* start *

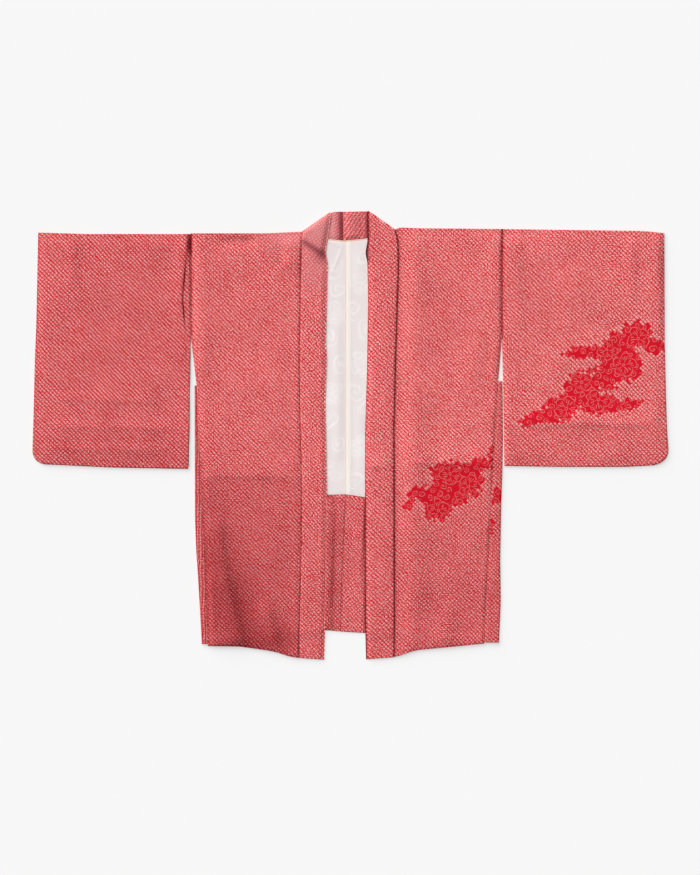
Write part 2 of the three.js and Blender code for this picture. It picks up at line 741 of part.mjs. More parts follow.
function add(name, geometry, finish) {
  const mesh = new THREE.Mesh(geometry, new THREE.MeshStandardMaterial(finish));
  mesh.name = name;
  haori.add(mesh);
}

for (const side of [RIGHT, LEFT]) {
  add(`body_${side.name}`, body(side), RED);
  add(`sleeve_${side.name}`, sleeve(side), RED);
  add(`gusset_${side.name}`, gusset(side), RED);
  add(`collar_${side.name}`, collar(side), RED);
  add(`lining_back_${side.name}`, backLining(side), WHITE_SILK);
  add(`sleeve_lining_${side.name}`, sleeveLining(side), CREAM_SILK);
}

export default haori;
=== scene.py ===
"""A haori laid flat on its back with the fronts uppermost, in red silk tie-dyed all over in small dots.

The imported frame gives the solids. Each cloth piece is a thin shell on the form of its solid, worked out in
millimetres as whole numpy arrays and put into its mesh in metres. +X is the wearer's left, +Y the neck and
+Z up.
"""

import math
from types import SimpleNamespace

import bpy
import numpy as np
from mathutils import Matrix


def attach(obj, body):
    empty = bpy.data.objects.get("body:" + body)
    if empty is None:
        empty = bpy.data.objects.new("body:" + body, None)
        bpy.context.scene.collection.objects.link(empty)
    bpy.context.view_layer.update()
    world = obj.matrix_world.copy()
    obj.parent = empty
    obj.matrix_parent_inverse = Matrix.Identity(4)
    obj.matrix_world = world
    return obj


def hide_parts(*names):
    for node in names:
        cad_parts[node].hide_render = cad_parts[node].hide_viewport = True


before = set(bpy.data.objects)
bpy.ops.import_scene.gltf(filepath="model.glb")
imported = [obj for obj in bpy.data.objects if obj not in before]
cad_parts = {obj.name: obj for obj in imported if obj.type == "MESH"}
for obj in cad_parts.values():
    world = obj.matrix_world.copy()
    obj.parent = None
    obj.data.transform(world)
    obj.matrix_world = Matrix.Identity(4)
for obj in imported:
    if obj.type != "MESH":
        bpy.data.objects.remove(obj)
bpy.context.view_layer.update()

bl_info = {
    "name": "Haori laid flat",
    "version": (1, 0, 0),
    "blender": (4, 5, 0),
    "location": "View3D > Sidebar > Haori",
    "description": "Builds the cloth pieces of a haori on its packed frame, with their silks and a studio",
    "category": "Object",
}

MM = 0.001

# ---- Layers of cloth, in millimetres ----

CLOTH = 1.3  # the crimped outer silk
GAP = 0.3  # between layers that lie on each other, and at seams
LINING = 0.8
COLLAR = 2.9  # the folded collar band with its stiffening
COLLAR_SKIN = 0.7  # the cloth round the outside of the band
BACK_Z = CLOTH / 2
INSIDE_Z = CLOTH + GAP + CLOTH / 2  # turned-up hem and back lining
FRONT_Z = 2 * (CLOTH + GAP) + CLOTH / 2
COLLAR_UNDER_Z = COLLAR / 2
COLLAR_OVER_Z = 2 * (CLOTH + GAP) + COLLAR / 2
SLEEVE_TOP_Z = 4.85  # middle of the upper cloth of a sleeve
SLEEVE_LINING_Z = (1.9, 3.6)  # middles of the lower and upper lining inside a sleeve


# ---- Edges ----


def line(*points, ease=12.0):
    """A smooth edge: straight between its (along, across) points, averaged over `ease` to either side."""
    table = np.array(sorted(points), float)
    shares = np.array([1, 2, 3, 2, 1]) / 9
    offsets = np.array([-1, -0.5, 0, 0.5, 1]) * ease

    def across(along):
        along = np.asarray(along, float)
        return sum(w * np.interp(along + d, *table.T) for w, d in zip(shares, offsets))

    return across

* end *

--- Aim ---
Copy the material above verbatim.

--- Right answer ---
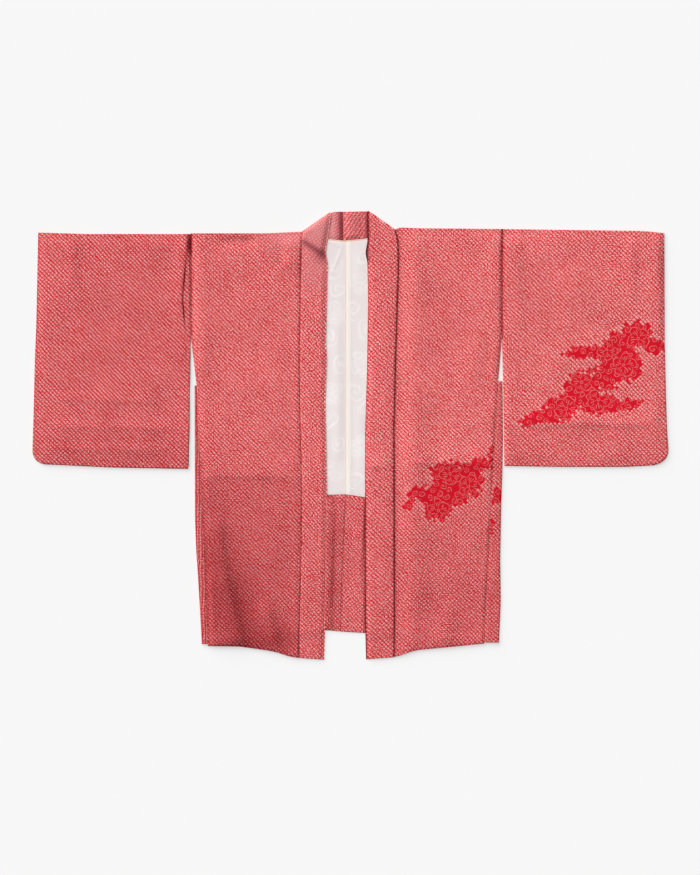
Write part 2 of the three.js and Blender code for this picture. It picks up at line 741 of part.mjs. More parts follow.
function add(name, geometry, finish) {
  const mesh = new THREE.Mesh(geometry, new THREE.MeshStandardMaterial(finish));
  mesh.name = name;
  haori.add(mesh);
}

for (const side of [RIGHT, LEFT]) {
  add(`body_${side.name}`, body(side), RED);
  add(`sleeve_${side.name}`, sleeve(side), RED);
  add(`gusset_${side.name}`, gusset(side), RED);
  add(`collar_${side.name}`, collar(side), RED);
  add(`lining_back_${side.name}`, backLining(side), WHITE_SILK);
  add(`sleeve_lining_${side.name}`, sleeveLining(side), CREAM_SILK);
}

export default haori;
=== scene.py ===
"""A haori laid flat on its back with the fronts uppermost, in red silk tie-dyed all over in small dots.

The imported frame gives the solids. Each cloth piece is a thin shell on the form of its solid, worked out in
millimetres as whole numpy arrays and put into its mesh in metres. +X is the wearer's left, +Y the neck and
+Z up.
"""

import math
from types import SimpleNamespace

import bpy
import numpy as np
from mathutils import Matrix


def attach(obj, body):
    empty = bpy.data.objects.get("body:" + body)
    if empty is None:
        empty = bpy.data.objects.new("body:" + body, None)
        bpy.context.scene.collection.objects.link(empty)
    bpy.context.view_layer.update()
    world = obj.matrix_world.copy()
    obj.parent = empty
    obj.matrix_parent_inverse = Matrix.Identity(4)
    obj.matrix_world = world
    return obj


def hide_parts(*names):
    for node in names:
        cad_parts[node].hide_render = cad_parts[node].hide_viewport = True


before = set(bpy.data.objects)
bpy.ops.import_scene.gltf(filepath="model.glb")
imported = [obj for obj in bpy.data.objects if obj not in before]
cad_parts = {obj.name: obj for obj in imported if obj.type == "MESH"}
for obj in cad_parts.values():
    world = obj.matrix_world.copy()
    obj.parent = None
    obj.data.transform(world)
    obj.matrix_world = Matrix.Identity(4)
for obj in imported:
    if obj.type != "MESH":
        bpy.data.objects.remove(obj)
bpy.context.view_layer.update()

bl_info = {
    "name": "Haori laid flat",
    "version": (1, 0, 0),
    "blender": (4, 5, 0),
    "location": "View3D > Sidebar > Haori",
    "description": "Builds the cloth pieces of a haori on its packed frame, with their silks and a studio",
    "category": "Object",
}

MM = 0.001

# ---- Layers of cloth, in millimetres ----

CLOTH = 1.3  # the crimped outer silk
GAP = 0.3  # between layers that lie on each other, and at seams
LINING = 0.8
COLLAR = 2.9  # the folded collar band with its stiffening
COLLAR_SKIN = 0.7  # the cloth round the outside of the band
BACK_Z = CLOTH / 2
INSIDE_Z = CLOTH + GAP + CLOTH / 2  # turned-up hem and back lining
FRONT_Z = 2 * (CLOTH + GAP) + CLOTH / 2
COLLAR_UNDER_Z = COLLAR / 2
COLLAR_OVER_Z = 2 * (CLOTH + GAP) + COLLAR / 2
SLEEVE_TOP_Z = 4.85  # middle of the upper cloth of a sleeve
SLEEVE_LINING_Z = (1.9, 3.6)  # middles of the lower and upper lining inside a sleeve


# ---- Edges ----


def line(*points, ease=12.0):
    """A smooth edge: straight between its (along, across) points, averaged over `ease` to either side."""
    table = np.array(sorted(points), float)
    shares = np.array([1, 2, 3, 2, 1]) / 9
    offsets = np.array([-1, -0.5, 0, 0.5, 1]) * ease

    def across(along):
        along = np.asarray(along, float)
        return sum(w * np.interp(along + d, *table.T) for w, d in zip(shares, offsets))

    return across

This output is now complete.